From September 2015 through September 2017, the Ruth and Elmer Wellin Museum of Art at Hamilton College conducted a cross-sectional study that asked, “What makes K-12 public school educators choose to use a museum as part of their curriculum?” At the time of this research, no qualitative studies—either regional or national—could be found on this subject. Studies addressing the “how” and the “what” involved in museum-school collaborations had been published, but none looked at the “why” that motivated such partnerships.
This mixed-method, regional study reflects perspectives of teachers and administrators on the museum-school collaboration dynamic after the introduction of the Common Core State Standards Initiative. It employed focus groups, online questionnaires, and personal interviews of 140 teachers and administrators working in Oneida, Herkimer, and Madison counties in New York State. Additionally, four peer academic museums were interviewed to determine best practices in the field of museum education in relation to the research topic. Two pilot programs were implemented at the Wellin Museum in response to the first year of data findings.

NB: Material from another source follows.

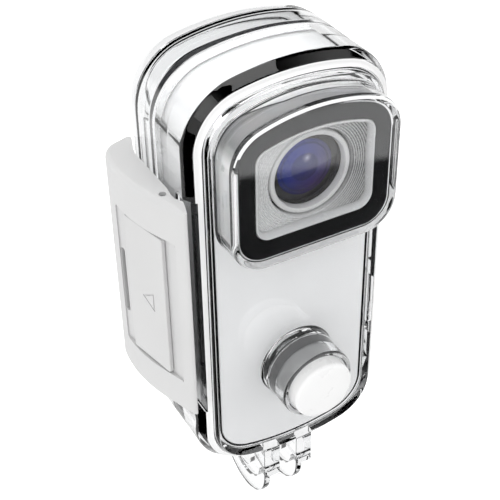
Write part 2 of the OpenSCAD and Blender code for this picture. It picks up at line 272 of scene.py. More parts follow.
def noise(nt, tc, scale, detail=3.0, rough=0.55):
    n = nt.nodes.new("ShaderNodeTexNoise")
    n.inputs["Scale"].default_value = scale
    n.inputs["Detail"].default_value = detail
    n.inputs["Roughness"].default_value = rough
    nt.links.new(tc.outputs["Object"], n.inputs["Vector"])
    return n


def ramp(nt, src, stops):
    r = nt.nodes.new("ShaderNodeValToRGB")
    el = r.color_ramp.elements
    while len(el) < len(stops):
        el.new(0.5)
    for e, (pos, col) in zip(el, stops):
        e.position = pos
        e.color = (*col, 1.0)
    nt.links.new(src, r.inputs["Fac"])
    return r


def maprange(nt, src, a, b, lo=0.0, hi=1.0):
    m = nt.nodes.new("ShaderNodeMapRange")
    m.inputs["From Min"].default_value = lo
    m.inputs["From Max"].default_value = hi
    m.inputs["To Min"].default_value = a
    m.inputs["To Max"].default_value = b
    nt.links.new(src, m.inputs["Value"])
    return m


def bump(nt, bs, src, strength, dist=0.0001):
    b = nt.nodes.new("ShaderNodeBump")
    b.inputs["Strength"].default_value = strength
    b.inputs["Distance"].default_value = dist
    nt.links.new(src, b.inputs["Height"])
    nt.links.new(b.outputs["Normal"], bs.inputs["Normal"])
    return b


def plastic(name, col, var=0.03, rough=(0.22, 0.32), grain=9000, grain_h=0.06, spec=0.5, wear=0.0, coat=0.0):
    m, nt, bs, out, tc = base_material(name)
    big = noise(nt, tc, 60, 4)
    c0 = tuple(max(0, c * (1 - var)) for c in col)
    c1 = tuple(min(1, c * (1 + var)) for c in col)
    cr = ramp(nt, big.outputs["Fac"], [(0.3, c0), (0.7, c1)])
    nt.links.new(cr.outputs["Color"], bs.inputs["Base Color"])
    smear = noise(nt, tc, 240, 5, 0.65)
    mr = maprange(nt, smear.outputs["Fac"], rough[0], rough[1], 0.3, 0.7)
    nt.links.new(mr.outputs["Result"], bs.inputs["Roughness"])
    fine = noise(nt, tc, grain, 2)
    bump(nt, bs, fine.outputs["Fac"], grain_h, 0.00002)
    bs.inputs["Specular IOR Level"].default_value = spec
    if coat:
        bs.inputs["Coat Weight"].default_value = coat
        bs.inputs["Coat Roughness"].default_value = 0.05
    return m


def metal(name, col, rough=(0.18, 0.3), streak=None, var=0.04):
    m, nt, bs, out, tc = base_material(name)
    bs.inputs["Metallic"].default_value = 1.0
    n = noise(nt, tc, 400, 4)
    c0 = tuple(c * (1 - var) for c in col)
    c1 = tuple(min(1, c * (1 + var)) for c in col)
    cr = ramp(nt, n.outputs["Fac"], [(0.3, c0), (0.7, c1)])
    nt.links.new(cr.outputs["Color"], bs.inputs["Base Color"])
    f = noise(nt, tc, 5000, 3)
    mr = maprange(nt, f.outputs["Fac"], rough[0], rough[1], 0.3, 0.7)
    nt.links.new(mr.outputs["Result"], bs.inputs["Roughness"])
    bump(nt, bs, f.outputs["Fac"], 0.05, 0.00001)
    return m


def clear(name, tint=(0.985, 0.99, 0.995), rough=(0.0, 0.03), ior=1.5, shadow=(0.96, 0.965, 0.97)):
    """moulded clear plastic that lets the lamps through"""
    m, nt, bs, out, tc = base_material(name)
    n = noise(nt, tc, 90, 4)
    cr = ramp(nt, n.outputs["Fac"], [(0.3, tuple(c * 0.99 for c in tint)), (0.7, tint)])
    nt.links.new(cr.outputs["Color"], bs.inputs["Base Color"])
    s = noise(nt, tc, 700, 6, 0.7)
    mr = maprange(nt, s.outputs["Fac"], rough[0], rough[1], 0.35, 0.75)
    nt.links.new(mr.outputs["Result"], bs.inputs["Roughness"])
    w = noise(nt, tc, 140, 2)
    bump(nt, bs, w.outputs["Fac"], 0.02, 0.00003)
    bs.inputs["Transmission Weight"].default_value = 1.0
    bs.inputs["IOR"].default_value = ior
    lp = nt.nodes.new("ShaderNodeLightPath")
    tr = nt.nodes.new("ShaderNodeBsdfTransparent")
    tr.inputs["Color"].default_value = (*shadow, 1)
    mix = nt.nodes.new("ShaderNodeMixShader")
    nt.links.new(lp.outputs["Is Shadow Ray"], mix.inputs["Fac"])
    nt.links.new(bs.outputs["BSDF"], mix.inputs[1])
    nt.links.new(tr.outputs["BSDF"], mix.inputs[2])
    nt.links.new(mix.outputs["Shader"], out.inputs["Surface"])
    return m


def radial(nt, tc, cx, cz):
    """distance in millimetres from a line along Y through (cx, cz)"""
    c = P(cx, 0, cz)
    sub = nt.nodes.new("ShaderNodeVectorMath")
    sub.operation = "SUBTRACT"
    sub.inputs[1].default_value = c
    nt.links.new(tc.outputs["Object"], sub.inputs[0])
    mul = nt.nodes.new("ShaderNodeVectorMath")
    mul.operation = "MULTIPLY"
    mul.inputs[1].default_value = (1000, 0, 1000)
    nt.links.new(sub.outputs["Vector"], mul.inputs[0])
    ln = nt.nodes.new("ShaderNodeVectorMath")
    ln.operation = "LENGTH"
    nt.links.new(mul.outputs["Vector"], ln.inputs[0])
    return ln


CLEAR = clear("clear_shell")
WHITE = plastic("white_camera", (0.92, 0.92, 0.92), rough=(0.28, 0.38))
glow_bsdf = next(x for x in WHITE.node_tree.nodes if x.type == "BSDF_PRINCIPLED")
# painted light: a faint white emission makes the camera's white plastic glow brighter than its lighting gives
glow_bsdf.inputs["Emission Color"].default_value = (1, 1, 1, 1)
glow_bsdf.inputs["Emission Strength"].default_value = 0.15
WHITE_LATCH = plastic("white_latch", (0.47, 0.47, 0.47), rough=(0.30, 0.42), grain=7000, grain_h=0.1)
WHITE_BACK = plastic("white_cover", (0.82, 0.82, 0.82), rough=(0.35, 0.45), grain=6000, grain_h=0.1)
WHITE_CAP = plastic("white_cap", (0.66, 0.66, 0.66), rough=(0.25, 0.35))
BLACK = plastic("black_gloss", (0.004, 0.004, 0.0045), var=0.2, rough=(0.08, 0.14), grain_h=0.02)
PANEL = plastic("black_panel", (0.012, 0.012, 0.0125), var=0.15, rough=(0.0, 0.012), grain_h=0.0)
DARK = plastic("black_satin", (0.012, 0.012, 0.013), var=0.2, rough=(0.4, 0.55), grain_h=0.15)
GASKET = plastic("gasket_dark", (0.018, 0.018, 0.02), var=0.2, rough=(0.5, 0.65), grain=3000, grain_h=0.2, spec=0.3)
RUBBER = plastic("seal_rubber", (0.01, 0.01, 0.01), var=0.2, rough=(0.5, 0.65), grain=3000, grain_h=0.2)
STEEL = metal("stainless", (0.56, 0.57, 0.58))
TRIM = plastic("silver_trim", (0.70, 0.70, 0.70), rough=(0.22, 0.3), grain=8000, grain_h=0.05, spec=0.7)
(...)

Ninety-five percent of respondents reported finding value in using a museum as part of their curriculum, yet 41% had never done so. Issues of time, cost, and defensibility were widely reported by teachers as detractors to museum-school collaborations. Administrators suggested programming that could be embedded in the curriculum, creating lasting partnerships that could be budgeted for and pre-scheduled annually. Professional development offerings, accommodation of large groups for tours, and in-school programming were also reportedly important to administrators.
The study determined that although the tenets of the Common Core curriculum necessary for successful museum-school collaborations are being offered readily by museums, that fact may not always be communicated clearly to K-12 educators. By using terminology that teachers and administrators recognize, museums can increase the ease of use and defensibility of their programming, thus increasing museum-school collaborations.